Better still, Lei is no stranger to the EV industry. Shunwei Capital, which he founded, was among the earliest investors in Nio and XPeng, both successful EV startups that have since gone public. Over the past ten years, Xiaomi has directly and indirectly invested in no less than a dozen transportation-related ventures, including car software, car devices, navigation, and even e-scooters. Xiaomi has been flirting with actual automaking for years without making any serious long-term commitment.

Lei said the final plan is the result of “excruciatingly extensive research.” According to the plans unveiled this week, the project will operate as a wholly-owned subsidiary and will have access to the company’s 108 billion yuan (US$16.5 billion) cash reserve and ten thousand strong R&D force.

Smartphone makers seem to have a penchant for automaking. Apple has been working on smart cars since 2013. Like Apple, Xiaomi has proved itself in both hardware and communication technology, particularly 5G, so building smart cars is a natural next step. Smart cars may eventually become an integral part of the company’s IoT (internet of things) business.

The beautiful vision though, will be a sinkhole of money. Xiaomi has put up US$10 billion dollars, more than enough if compared to other EV makers’ pre-IPO fundraising. Nio raised only US$2.3 billion before it went public. XPeng and Lixiang raised similar amounts.

But cautionary tales abound. Byton, once hailed as the next Nio, burned through US$1.2 billion in three years only to run out of cash. Vacuum maker Dyson’s smart car ambition sucked up tens of billions before it was abandoned. Even Tesla, the undisputable champion, didn’t start mass production until 2010, seven years after its founding, and only turned a profit for the first time last year. In the interim, US$200 billion has been thrown at R&D and manufacturing.

The race is on

Granted, it may not take seven years for Xiaomi to produce its first vehicle. The EV supply chain is in far better shape than in Tesla’s early years. Xiaomi is expected to sub out manufacturing to traditional automakers, much as Baidu and Apple have done.

It’s no longer a hard sell, convincing drivers to ditch internal combustion engines, but no one expects Xiaomi’s project to be cheap and easy. R&D is not cheap: technology is the core of any EV maker. Extrapolating from other company’s experiences, the 10 billion yuan pledged for the initial phase will last no longer than three years.

Cash burn aside, first-mover advantage has vanished up the road. Tesla has a cult-like following.
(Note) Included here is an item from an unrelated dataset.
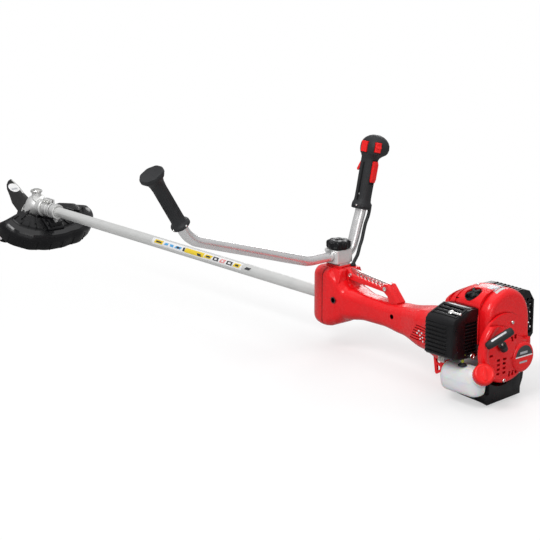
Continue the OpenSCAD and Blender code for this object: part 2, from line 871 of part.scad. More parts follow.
module cylinder_block() {
    fin_pitch = (barrel_top_z - 52) / (fin_count - 1);
    color("Silver") difference() {
        at_drive() union() {
            translate([crank_x, 0, 31]) cylinder(h = 10, r = 24);
            translate([crank_x, 0, 40.1]) round_box([64, 62, 6], 8);
            translate([crank_x, 0, 40.1]) cylinder(h = barrel_top_z - 40.1, r = 27);
            for (i = [0:fin_count - 1]) translate([crank_x, 0, 50 + i * fin_pitch])
                round_box([72, 72 - max(0, i * fin_pitch - 20), 1.8], 14);
            port(-1, 15);
            port(1, 15);
        }
        at_drive() translate([crank_x, 0, 30]) cylinder(h = pin_z + 15 - 30, r = bore_r);
        at_drive() for (s = [-1, 1]) translate([crank_x, s * 15, 62]) rotate([s * -90, 0, 0])
            cylinder(h = 60, r = 9);
        at_plug() translate([0, 0, -4]) cylinder(h = 20, r = 5 + gap);
        at_plug() translate([0, 0, 12]) cylinder(h = 40, r = 11);
    }
}

module flywheel() {
    color("Silver") at_drive() {
        ring_x(fan_front_x, fan_front_x + 4, fan_r - 3, 6 + gap);
        ring_x(fan_front_x, 108, 16, 6 + gap);
        for (i = [0:fan_blades - 1]) rotate([i * 360 / fan_blades, 0, 0])
            box([fan_front_x + 3.5, -1, 28], [fan_front_x + 20, 1, fan_r - 2]);
    }
}

module spark_plug() {
    color("White") at_plug() {
        translate([0, 0, 1]) cylinder(h = 12, r = 5);
        translate([0, 0, 12.2]) cylinder(h = 7, r = 9.5, $fn = 6);
        translate([0, 0, 19]) cylinder(h = 12, r = 5.5);
    }
}

module plug_cap() {
    color("Black") {
        at_plug() difference() {
            union() {
                translate([0, 0, 20]) cylinder(h = 17, r = 10);
                translate([0, 0, 29]) along_x(0, 12.5, 5);
            }
            translate([0, 0, 18]) cylinder(h = 13.2, r = 5.5 + gap);
        }
    }
}

// ---------- covers ----------

// side outline and rear outline of the cylinder cover
hood_side = [[-3, 22], [-3, 67], [-17, 71], [-20, 84], [-13, 98], [2, 109], [22, 118], [46, 122], [113, 122],
    [113, 22]];
hood_front = [[-43.5, 22], [-43.5, 84], [-38, 100], [-24, 112], [-2, 119], [20, 122], [48, 118], [48, 22]];
volute_rear = [[-46, 0], [-46, 68], [-36, 90], [-20, 106], [0, 117], [20, 122], [42, 119], [62, 108],
    [77, 90], [85, 68], [88, 44], [88, 0]];

module inset_box(points, amount) {
    mid_a = (max([for (p = points) p[0]]) + min([for (p = points) p[0]])) / 2;
    mid_b = min([for (p = points) p[1]]);
    half = (max([for (p = points) p[0]]) - min([for (p = points) p[0]])) / 2;
    k = (half - amount) / half;
    translate([mid_a, mid_b]) scale([k, k]) translate([-mid_a, -mid_b]) polygon(points);
}

module hood_form(inset) {
    intersection() {
        rotate([90, 0, 0]) translate([0, 0, -100]) linear_extrude(height = 200)
            inset_box(hood_side, inset);
        translate([-20, 0, 0]) rotate([90, 0, 90]) linear_extrude(height = 104) inset_box(hood_front, inset);
    }
}

module volute_form(x0, x1, inset) {
    translate([x0, 0, 0]) rotate([90, 0, 90]) linear_extrude(height = x1 - x0) {
        inset_box(volute_rear, inset);
        intersection() {
            circle(r = cover_r - inset);
            translate([cover_left_y + inset, -100]) square([200, 200]);
        }
    }
}

module engine_cover() {
    color("Red") at_drive() difference() {
        union() {
            hood_form(0);
            volute_form(fan_front_x - 1.5, fan_rear_x, 0);
        }
        translate([0, 0, -0.5]) hood_form(fan_wall);
        volute_form(fan_front_x - 3, fan_rear_x - fan_wall, fan_wall);
        along_x(80, 120, fan_r + 1);
        box([20, -60, 44], [76, -30, 82]);
        box([20, 30, 30], [76, 60, 90]);
        at_plug_hole();
        for (i = [0:4]) box([-20, -26 + i * 12, 51], [6, -20 + i * 12, 66]);
        box([-20, -60, 20], [fan_front_x - 4, 60, 30]);
        box([-20, -60, 20], [15, 60, 46]);
    }
}

module at_plug_hole() {
    translate([crank_x + 2, -14.7, 84]) rotate([20, 0, 0]) cylinder(h = 60, r = 17);
}

module muffler() {
    color("Gray") at_drive() {
        translate([crank_x - 2, 84, 6]) round_box([60, 56, 80], 12);
        translate([crank_x, 44.2, 62]) rotate([-90, 0, 0]) cylinder(h = 14, r = 14);
    }
}

module guard_box(inset) {
    rotate([90, 0, 90]) translate([0, 0, -10 + inset]) linear_extrude(height = 92 - 2 * inset)
        polygon([[49 - inset * 2, -12 + inset], [124 - inset, -12 + inset], [133 - inset, -2 + inset],
            [133 - inset, 74], [118 - inset, 96 - inset], [96, 103 - inset], [49 - inset * 2, 103 - inset]]);
}

module muffler_guard() {
    color("Black") at_drive() difference() {
        guard_box(0);
        guard_box(2.5);
        for (i = [0:5]) for (j = [0:7]) {
            translate([70, 60 + 12 * i + (j % 2) * 5, 4 + 10.5 * j]) along_x(0, 20, 3.4);
            translate([-2 + 14 * i + (j % 2) * 5, 120, 4 + 8 * j]) rotate([-90, 0, 0])
                cylinder(h = 20, r = 2.8);
        }
        for (i = [0:6]) box([2 + 10 * i, 60, 98], [7 + 10 * i, 100, 110]);
    }
}

module carburetor() {
    color("Silver") at_drive() difference() {
        union() {
            box([crank_x - 18, -72, 46], [crank_x + 18, -44.2, 78]);
            translate([crank_x, -58, 77]) cylinder(h = 6, r = 9);
            box([crank_x - 14, -70, 40], [crank_x + 14, -46, 47]);
        }
        translate([crank_x, -40, 62]) rotate([90, 0, 0]) cylinder(h = 40, r = 9);
    }
}

// mounting plate behind the filter element
module filter_base() {
    at_drive() difference() {
        box([2, -76, -10], [74, -72.2, 64]);
        translate([crank_x, -60, 56]) rotate([90, 0, 0]) cylinder(h = 40, r = 10);
    }
}

module air_filter() {
    color("Goldenrod") {
        filter_base();
        at_drive() difference() {
            box([6, -112, -6], [72, -76.2, 60]);
            for (i = [0:7]) box([8 + 8 * i, -120, -4], [11 + 8 * i, -84, 58]);
        }
    }
}

module cleaner_form(inset) {
    x0 = cleaner_x[0] + inset;
    x1 = cleaner_x[1] - inset;
    translate([x0, 0, 0]) rotate([90, 0, 90]) linear_extrude(height = x1 - x0)
        polygon([[-121 + inset, -17 + inset], [-121 + inset, 64], [-114 + inset, 73 - inset],
            [-60, 93 - inset], [-44, 91 - inset], [-44 + inset * 2, -24 + inset],
            [-100, -24 + inset]]);
}

module cleaner_cover() {
    pitch = 76 / cleaner_ribs;
    color("Black") at_drive() difference() {
        union() {
            cleaner_form(0);
            for (i = [0:cleaner_ribs - 1]) box([cleaner_x[0] + 1, -124, -14 + i * pitch],
                [cleaner_x[1] - 1, -120, -9 + i * pitch]);
        }
        cleaner_form(2.5);
        for (i = [1:8]) box([75, -78, -12 + i * 8], [85, -50, -8 + i * 8]);
        translate(choke_at) rotate([choke_tilt, 0, 0]) translate([0, 0, -20]) cylinder(h = 40, r = 2.45);
        translate(latch_at) along_x(-10, 10, 2 + gap);
    }
}

module cleaner_knob() {
    color("Silver") at_drive() translate(latch_at) {
        rotate([0, 90, 0]) cylinder(h = 5, r = 6);
        along_x(-1, 8, 2);
    }
}

module choke_lever() {
    color("Silver") at_drive() translate(choke_at) rotate([choke_tilt, 0, 0]) {
        translate([0, 0, 0.6]) cylinder(h = 4, r = 6);
        translate([0, -2.5, 1]) cube([24, 5, 3]);
        translate([0, 0, -9]) cylinder(h = 10, r = 2.4);
    }
}

module primer_bulb() {
    color("Honeydew") at_drive() translate(primer_at) rotate([90, 0, 0]) {
        intersection() {
            sphere(r = 6.5);
            cylinder(h = 8, r = 7);
        }
        translate([0, 0, -2]) cylinder(h = 2.1, r = 6.5);
    }
}

// ---------- starter ----------

module starter_housing() {
    color("Red") difference() {
        union() {
            at_drive() along_x(fan_rear_x + 1.2, recoil_x, starter_r);
            at_drive() translate(bulge_at) along_x(fan_rear_x + 1.2, recoil_x + 4, bulge_r);
            at_pull() translate([0, 0, -12]) cylinder(h = 19, r = 9.5);
        }
        at_drive() difference() {
            along_x(fan_rear_x, recoil_x - 3, starter_r - 3);
            along_x(100, recoil_x, 6);
        }
        at_drive() translate(bulge_at) along_x(fan_rear_x, recoil_x + 1, bulge_r - 3);
        at_pull() translate([0, 0, -60]) cylinder(h = 90, r = 2.6);
        for (y = [-31, -11]) for (z = [-44, -34, -24]) at_drive() box([120, y, z], [140, y + 10, z + 6]);
        for (i = [0:3]) at_drive() box([120, 4 + 12 * i, 11 + 4 * i], [140, 12 + 12 * i, 24 + 4 * i]);
    }
}

module starter_pulley() {
    color("Gray") at_drive() difference() {
        along_x(115, 126, 36);
        ring_x(118, 123, 40, 29);
        along_x(100, 140, 6 + gap);
    }
}

module starter_rope() {
    color("White") at_pull() translate([0, 0, 7.5]) cylinder(h = pull_len - 14, r = 2);
}

module starter_handle() {
    color("Black") at_pull() translate([0, 0, pull_len]) difference() {
        union() {
            rotate([0, 0, pull_roll]) rotate([0, 90, 0]) {
                translate([0, 0, -24]) cylinder(h = 48, r = 9);
                for (s = [-24, 24]) translate([0, 0, s]) sphere(r = 9);
            }
            translate([0, 0, -15]) cylinder(h = 12, r = 6.5);
        }
        translate([0, 0, -20]) cylinder(h = 13.6, r = 2 + gap);
    }
}

// ---------- fuel system ----------

module fuel_tank() {
    color("White") difference() {
        union() {
            at_drive() translate([72, -73, -92]) round_box([108, 50, 60], 16);
            at_drive() box([18, -66, -92], [79, 60, -50]);
            at_cap() translate([0, 0, -40]) cylinder(h = 36, r = 15);
        }
        at_drive() translate([72, -73, -89.5]) round_box([103, 45, 55], 14);
        at_drive() box([20.5, -66, -89.5], [76.5, 57.5, -52.5]);
        at_drive() along_x(80, 140, cover_r + 1.5);
        at_cap() translate([0, 0, -44]) cylinder(h = 60, r = 12);
        at_drive() translate([80, -84, -40]) cylinder(h = 20, r = 6);
    }
}

module fuel_cap() {
    color("Red") at_cap() difference() {
        union() {
            translate([0, 0, -12.7]) cylinder(h = 19.7, r = 21.8);
            for (i = [0:11]) rotate([0, 0, i * 30]) translate([21, 0, -12.7]) cylinder(h = 17, r = 2.2);
        }
        translate([0, 0, -14]) cylinder(h = 10.2, r = 15.3);
    }
}

module tank_grommet() {
    at_drive() translate([80, -84, -36]) difference() {
        union() {
            cylinder(h = 8, r = 5.9);
            translate([0, 0, 4.1]) cylinder(h = 5, r = 8);
        }
        translate([0, 0, -1]) cylinder(h = 20, r = 3 + gap);
    }
}

module fuel_line() {
    color("YellowGreen") {
        at_drive() rod([[80, -84, -60], [80, -84, -24.5]], 3);
        tank_grommet();
    }
}

foot_outline = [[-3.7, -34], [40, -42], [100, -48], [125, -54], [113, 62], [-3.7, 62]];

module foot() {
    color("Black") at_drive() {
        foot_tray();
        for (y = [-20, 10, 40]) box([6, y, -axis_z + 3], [90, y + 4, -92.5]);
    }
}

module foot_tray() {
    difference() {
        translate([0, 0, -axis_z]) linear_extrude(height = 46) polygon(foot_outline);
        translate([0, 0, -axis_z + 3.5]) linear_extrude(height = 60)
            polygon([[-0.2, -31], [40, -38.5], [100, -44.5], [121.5, -50.3], [110, 58.5], [-0.2, 58.5]]);
        along_x(78, 140, cover_r + 2.5);
        translate([72, -73, -92.4]) round_box([109, 50.8, 70], 16);
        box([-10, -70, -92.4], [80, 70, -50]);
    }
}

// ---------- grouped nodes ----------

module screws() {
    color("Gainsboro") {
        gear_case_bolts();
        grease_plug();
        guard_bolts();
        shell_screws();
        clamp_stud();
    }
}

module knife_mount() {
    color("Gray") {
        knife_holder();
        knife_cup();
        knife_nut();
    }
}

main_tube();
drive_shaft();
bearings();
gear_case();
guard_bracket();
guard();
pinion();
bevel_gear();
output_shaft();
knife();
knife_mount();
screws();
front_cap();
front_seal();
shell_left();
shell_right();
hanger_plate();
clamp_base();
clamp_halves();
knob();
handlebar();
left_grip();
control_housing();
throttle_trigger();
lockout_lever();
stop_switch();
start_button();
throttle_cable();
cable_loop();
front_frame();
clutch_housing();
clutch_drum();
clutch_hub();
clutch_shoe_top();
clutch_shoe_bottom();
crankcase();
crankshaft();
connecting_rod();
piston();
cylinder_block();
flywheel();
spark_plug();
plug_cap();
engine_cover();
muffler();
muffler_guard();
carburetor();
air_filter();
cleaner_cover();
cleaner_knob();
choke_lever();
primer_bulb();
starter_housing();
starter_pulley();
starter_rope();
starter_handle();
fuel_tank();
fuel_cap();
fuel_line();
foot();
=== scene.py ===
import json
import math
import random
import bmesh
import bpy
from mathutils import Matrix, Vector

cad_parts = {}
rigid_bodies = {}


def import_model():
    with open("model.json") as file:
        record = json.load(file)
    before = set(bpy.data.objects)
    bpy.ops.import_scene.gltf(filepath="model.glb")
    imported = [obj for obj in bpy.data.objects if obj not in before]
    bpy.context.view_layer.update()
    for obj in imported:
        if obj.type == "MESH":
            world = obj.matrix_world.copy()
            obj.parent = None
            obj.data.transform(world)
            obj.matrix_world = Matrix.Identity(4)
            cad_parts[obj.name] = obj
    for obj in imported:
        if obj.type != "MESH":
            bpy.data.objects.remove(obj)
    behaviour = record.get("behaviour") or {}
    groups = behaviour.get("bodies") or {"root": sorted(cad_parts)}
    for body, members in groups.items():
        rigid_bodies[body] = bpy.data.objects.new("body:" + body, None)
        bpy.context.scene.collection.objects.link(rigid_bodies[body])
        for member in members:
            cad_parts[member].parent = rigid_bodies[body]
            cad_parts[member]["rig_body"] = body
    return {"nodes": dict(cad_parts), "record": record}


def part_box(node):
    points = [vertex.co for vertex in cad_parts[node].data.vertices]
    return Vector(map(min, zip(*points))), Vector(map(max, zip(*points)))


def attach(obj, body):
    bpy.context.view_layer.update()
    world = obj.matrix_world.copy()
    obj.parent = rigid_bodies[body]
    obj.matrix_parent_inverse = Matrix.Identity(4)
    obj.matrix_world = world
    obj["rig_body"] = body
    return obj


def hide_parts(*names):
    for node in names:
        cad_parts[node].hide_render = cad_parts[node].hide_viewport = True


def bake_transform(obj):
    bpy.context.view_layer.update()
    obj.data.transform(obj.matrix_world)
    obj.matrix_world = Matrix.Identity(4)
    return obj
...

Nio and XPeng, both founded in 2014, have a fast-growing fan base. Xiaomi can learn a lot from these predecessors’ experiences. Successful EV manufacturers deliver their first mass-production models three to five years after they are founded, then new models are rolled out every couple of years. Lei may lose some sleep over the fact that his competitors are churning out new models of cars as fast as he comes up with new models of smartphones.

More worryingly, other hopeful monsters are laying siege to the arena with Apple and Baidu yet to show their hands. Baidu’s self-driving technology is already well advanced and has outperformed almost all competitors. So, Xiaomi has a long way to go to catch up. Even compared to Apple and Baidu, it lags far behind in patented technology.

Lei said that in moments of self-doubt, he worried that Xiaomi is too late to the game, even as China’s EV market is expected to grow at 36 percent a year until 2025.

Highway to Hell?

Xiaomi is in a much better position than it would have been five or ten years. Its smartphone will power the smart car project, and the capital market has received the announcement warmly.

Courage, commitment and toil? Maybe. Some luck? Absolutely. In the demolition derby of car making, even a tiny scratch in the paintwork can let the rust in. The road to automaking success is strewn with burnt-out wrecks.